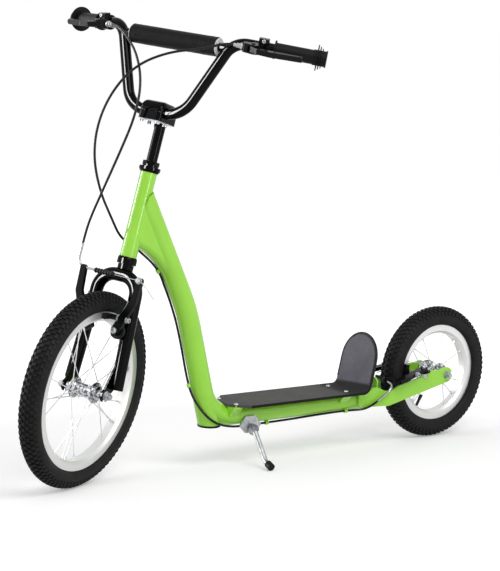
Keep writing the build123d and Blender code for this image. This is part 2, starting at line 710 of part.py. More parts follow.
node("deck_board", deck_board(), PARKED)
node("deck_screws", deck_screws(), PARKED)
node("stay_bridge", stay_bridge(), PARKED)

# ---------------------------------------------------------------- kickstand, in the upright frame
STAND_PIVOT = Vector(TUBE_FOOT_X - 97.5, 0, SPINE_Z - 31.5)
STAND_AXIS = Vector(0, 0.64, 0.768).normalized()
STAND_LUG_Y = 31.0
STAND_FOOT_R = 8.0
STAND_FOOT_Y = 112.0
STAND_FOOT_X = STAND_PIVOT.X + 11.0
STAND_LEG_R = 5.5
STAND_BOLT_R = 4.0
STAND_HEAD_R = 6.5
LUG_THICK = 4.0
LUG_R = 11.0
BRACKET_PLATE = 4.0
STAND_CENTRE = Vector(STAND_PIVOT.X, STAND_LUG_Y, STAND_PIVOT.Z)
STAND_PLANE = Plane(origin=STAND_CENTRE, x_dir=(1, 0, 0), z_dir=STAND_AXIS)
STAND_FOOT_Z = (STAND_FOOT_R + 0.5 + GROUND_Z + STAND_FOOT_Y * sin(radians(LEAN))) / cos(radians(LEAN))


def kickstand_bracket():
    """The zinc plate on the side of the spine, with its slanted lug and pivot pin."""
    y = MAIN_TUBE_R + 0.05
    outline = [(-25, 10), (-9, 30), (17, 30), (31, 10), (15, -6), (-13, -6)]
    plate = plate_xz(
        [(STAND_PIVOT.X + dx, STAND_PIVOT.Z + dz) for dx, dz in outline], y, y + BRACKET_PLATE
    )
    lug = extrude(STAND_PLANE * (Circle(LUG_R) + Location((0, -8)) * Rectangle(2 * LUG_R, 16)), -LUG_THICK)
    pin = extrude(STAND_PLANE * Circle(STAND_BOLT_R), 12.0)
    head = extrude(STAND_PLANE.offset(8.2) * Circle(STAND_HEAD_R), 4.0)
    plate -= extrude(STAND_PLANE * Circle(LUG_R + 0.6), 9.0)
    outside = Location((STAND_PIVOT.X, y + 100, STAND_PIVOT.Z)) * Box(100, 200, 100)
    return plate + (lug & outside) + pin + head


def kickstand_leg():
    """The leg: an eye on the pivot pin and a rod that bends out to the foot."""
    eye = STAND_PLANE.offset(0.2) * (Circle(LUG_R) - Circle(STAND_BOLT_R + RUNNING_GAP))
    body = extrude(eye, 7.6)
    start = STAND_CENTRE + STAND_AXIS * 5.9
    foot = Vector(STAND_FOOT_X, STAND_FOOT_Y, STAND_FOOT_Z)
    knee = Vector(STAND_FOOT_X - 3, STAND_FOOT_Y - 22, STAND_FOOT_Z + 6)
    away = (knee - start).normalized()
    line = FilletPolyline(start + away * (LUG_R - 1.5), knee, foot, radius=18)
    leg = tube_path(line, STAND_LEG_R)
    hole = extrude(STAND_PLANE * Circle(STAND_BOLT_R + RUNNING_GAP), 12)
    hole += extrude(STAND_PLANE.offset(7.9) * Circle(STAND_HEAD_R + 0.5), 8)
    hole += extrude(STAND_PLANE.offset(0.15) * Circle(LUG_R + 0.5), -6)
    return body + leg - hole, line


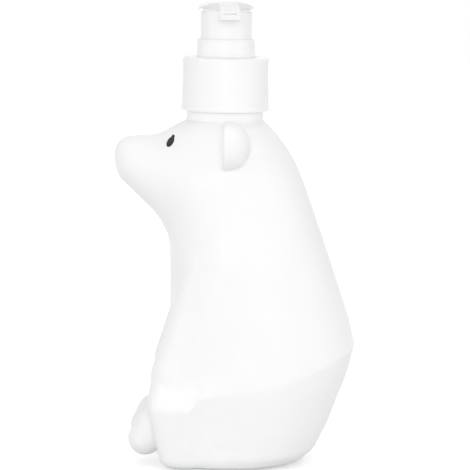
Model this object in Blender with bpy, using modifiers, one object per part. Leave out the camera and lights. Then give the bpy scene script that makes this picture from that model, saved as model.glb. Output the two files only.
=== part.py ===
# Bear-shaped shampoo dispenser: a blow-moulded sitting bear with a lotion pump in its neck.
# Metres, +Z up. The bear looks along -Y, it is even about X = 0, and the nozzle points to +X.
# The origin is on the table, under the middle of the bear.

import math

import bmesh
import bpy
import numpy as np
from mathutils import Matrix, Vector
from mathutils.bvhtree import BVHTree

# Fits
GAP = 0.0003  # between pieces that rest on or slide in each other
OVERRUN = 0.002  # how far a cutter runs past what it cuts
MERGE_DISTANCE = 0.00001

# Bear, outside
PUMP_Y = -0.0047  # the neck and the whole pump stand on this line
SHOULDER_HEIGHT = 0.1336  # where the shoulders meet the neck
BACK_REACH = 0.0475  # the corner of the back behind the origin
CHEST_REACH = 0.0252  # the chest in front of the origin
HAUNCH_HALF_WIDTH = 0.0330  # widest line of the body
RIDGE_HEIGHT = 0.0306  # crease between torso and haunch, beside the origin
RIDGE_BACK_CLIMB = 0.0168  # how much higher the crease is at the corner of the back
RIDGE_RISE_SHARES = (0.45, 0.55)  # straight and bowed part of the crease's climb to the back

# Rings of the body. Each gives its height share (0 at the crease, 1 at the shoulder, -1 on the
# table), the front, back and side reach as shares of the three sizes above, and its squareness.
BODY_RING_SHARES = (
    (-1.000, 0.890, 0.429, 0.697, 2.19),
    (-0.970, 0.985, 0.541, 0.756, 2.23),
    (-0.900, 1.050, 0.634, 0.823, 2.32),
    (-0.700, 1.070, 0.749, 0.886, 2.41),
    (-0.400, 1.040, 0.866, 0.940, 2.45),
    (-0.200, 1.010, 0.945, 0.974, 2.49),
    (0.000, 1.000, 1.000, 1.000, 2.5),
    (0.120, 0.995, 0.952, 0.980, 2.5),
    (0.250, 0.993, 0.881, 0.953, 2.5),
    (0.400, 0.996, 0.792, 0.915, 2.5),
    (0.550, 1.020, 0.696, 0.870, 2.45),
    (0.680, 1.070, 0.608, 0.825, 2.4),
    (0.780, 1.110, 0.533, 0.788, 2.3),
    (0.860, 1.120, 0.455, 0.733, 2.2),
    (0.920, 1.090, 0.371, 0.655, 2.1),
    (0.965, 0.990, 0.295, 0.560, 2.05),
    (0.990, 0.845, 0.240, 0.480, 2.0),
    (1.000, 0.755, 0.215, 0.430, 2.0),
)

# Snout: a blunt cone from the nose to the cheeks, and a slimmer one along the bridge of the nose.
# A drop is measured down from the shoulder height.
NOSE_REACH = 0.0472
NOSE_DROP = 0.0171
NOSE_RADIUS = 0.0101
CHEEK_Y = -0.0150
CHEEK_DROP = 0.0254
CHEEK_RADIUS = 0.0192
BRIDGE_TIP_DROP = 0.0134
BRIDGE_TIP_RADIUS = 0.0064
BRIDGE_ROOT_Y = -0.0240
BRIDGE_ROOT_DROP = 0.0148
BRIDGE_ROOT_RADIUS = 0.0086
SNOUT_WIDENING = 1.12  # width over height
BRIDGE_BLEND = 0.0020
SNOUT_BLEND = 0.0070

# Ears: thick round flaps with a dished front
EAR_X = 0.0235
EAR_FRONT_Y = -0.0052
EAR_DROP = 0.0083
EAR_HALF_HEIGHT = 0.0092
EAR_HALF_WIDTH = 0.0096
EAR_THICKNESS = 0.0101
EAR_DISH_RADIUS = 0.0160
EAR_DISH_DEPTH = 0.0013

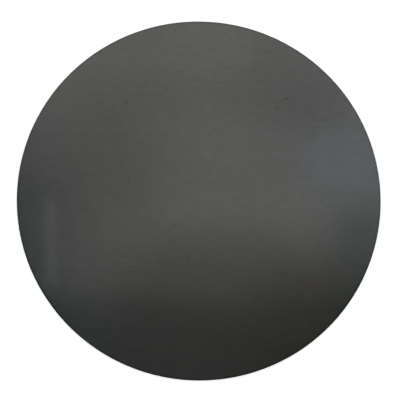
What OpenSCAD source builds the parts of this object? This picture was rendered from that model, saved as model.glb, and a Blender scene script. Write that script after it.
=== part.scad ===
// Circle template: a plain round plate that is laid on the work and traced or followed round its rim.
// Millimetres, +Z up. The origin is the centre of the underside.

/* [Disc] */
// Diameter of the disc, which is the circle that the template gives
disc_d = 300; // [50:1:600]
// Thickness of the sheet that the disc is cut from
sheet_t = 2; // [1:0.1:6]

/* [Edge] */
// Radius of the rounding that deburring leaves where each face meets the rim
edge_r = 0.2; // [0.05:0.05:0.4]

/* [Hidden] */
$fn = 180;
disc_r = disc_d / 2;
// Height of the straight wall of the rim, between its two roundings
rim_h = sheet_t - 2 * edge_r;

// Half of the disc's section, on the +X side of its axis
module disc_section() {
    // The web, which reaches from the axis to where the roundings begin
    square([disc_r - edge_r, sheet_t]);
    // The straight wall of the rim
    translate([0, edge_r])
        square([disc_r, rim_h]);
    // The rounding at the underside and the one at the upper face
    for (z = [edge_r, sheet_t - edge_r])
        translate([disc_r - edge_r, z])
            circle(r = edge_r);
}

module template_disc() {
    color("dimgray")
        rotate_extrude()
            disc_section();
}

template_disc();
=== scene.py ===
"""Circle template: the looks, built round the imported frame.

A round plate of dark rolled steel sheet lies on a pale floor. Plain cards over it and grey walls round
it show only in its reflections. Metres, +Z up, with the origin at the centre of the plate's underside,
+X along the rolling grain and +Y across it, as in the CAD frame.
"""

import math
import random

import bmesh
import bpy
from mathutils import Matrix, Vector
from mathutils.geometry import delaunay_2d_cdt


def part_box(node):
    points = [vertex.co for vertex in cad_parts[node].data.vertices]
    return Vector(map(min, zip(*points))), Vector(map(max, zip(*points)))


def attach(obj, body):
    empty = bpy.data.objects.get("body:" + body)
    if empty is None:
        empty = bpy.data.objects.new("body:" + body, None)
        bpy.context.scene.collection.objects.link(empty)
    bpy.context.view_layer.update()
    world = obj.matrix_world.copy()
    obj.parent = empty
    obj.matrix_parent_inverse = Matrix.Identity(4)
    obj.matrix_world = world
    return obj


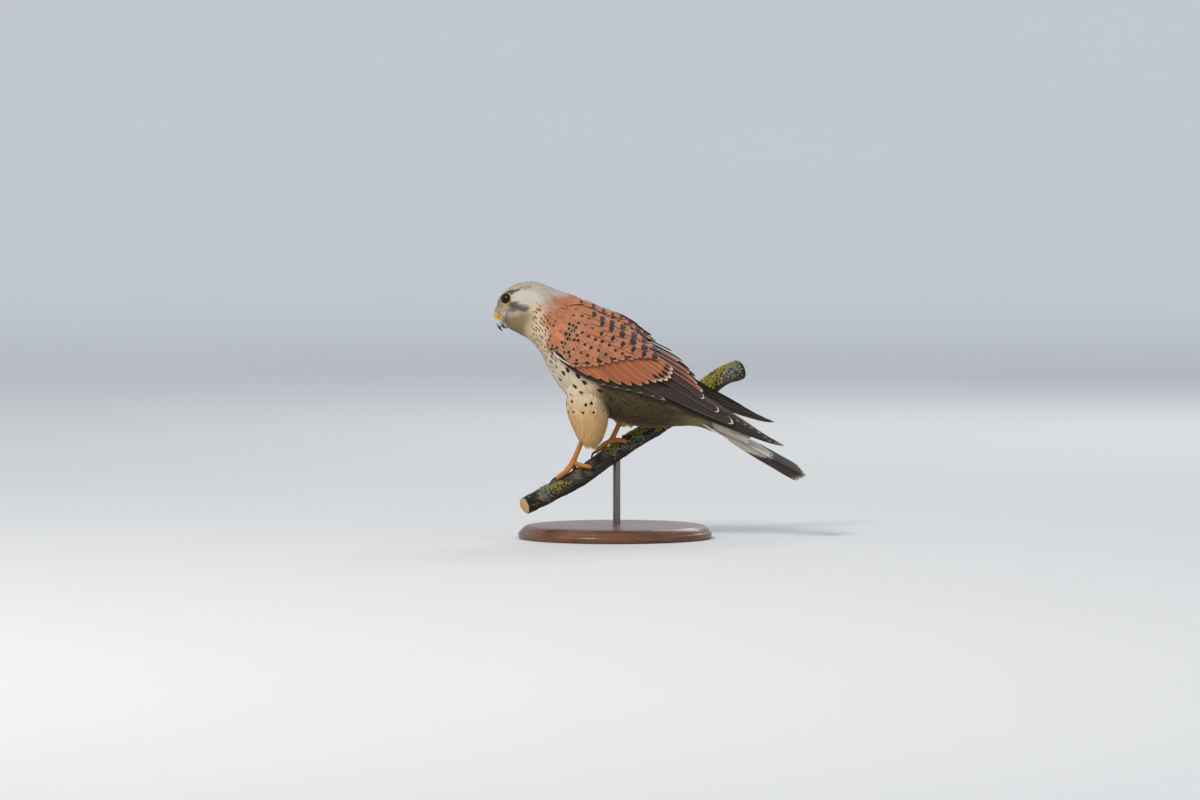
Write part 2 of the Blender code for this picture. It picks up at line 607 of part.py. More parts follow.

DIRECTIONS: Exactly reproduce the lines from the one containing "obj.parent = empty" through the end of the records, and only those lines.

COMPLETE RESPONSE:
    obj.parent = empty
    obj.matrix_parent_inverse = Matrix.Identity(4)
    obj.matrix_world = world
    return obj


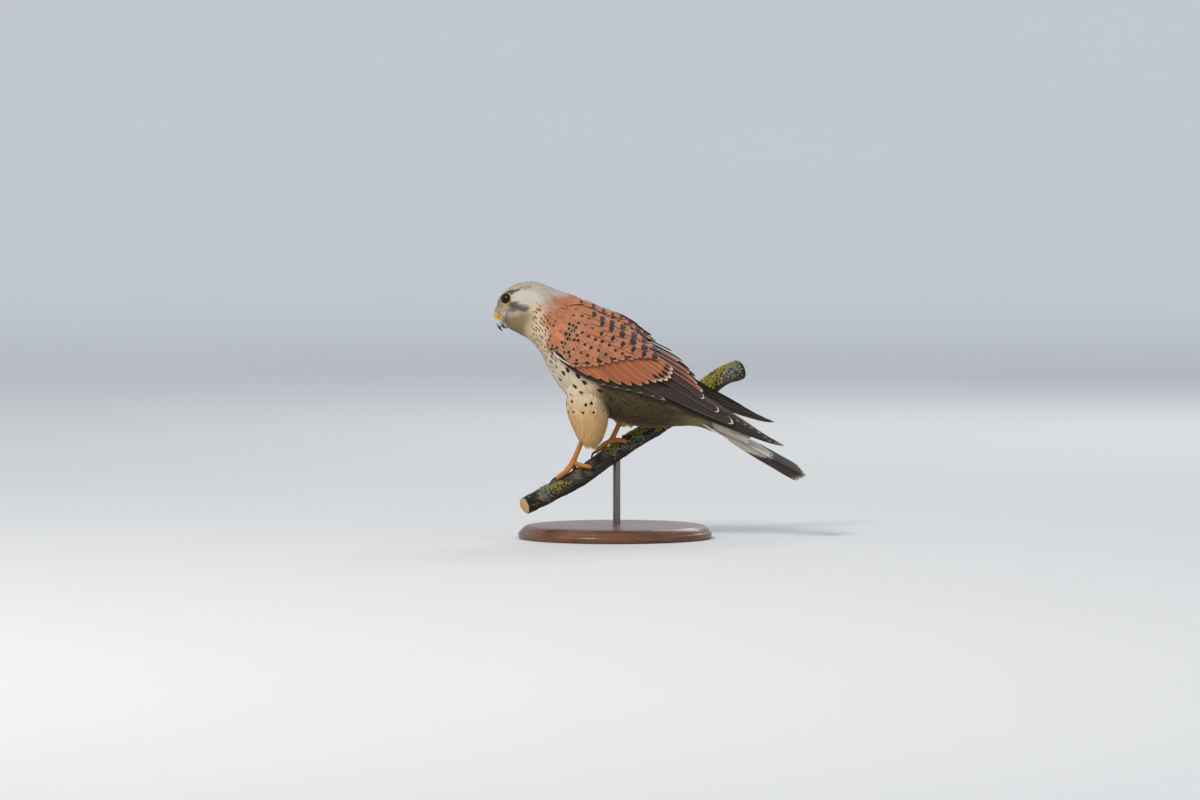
Write part 2 of the Blender code for this picture. It picks up at line 607 of part.py. More parts follow.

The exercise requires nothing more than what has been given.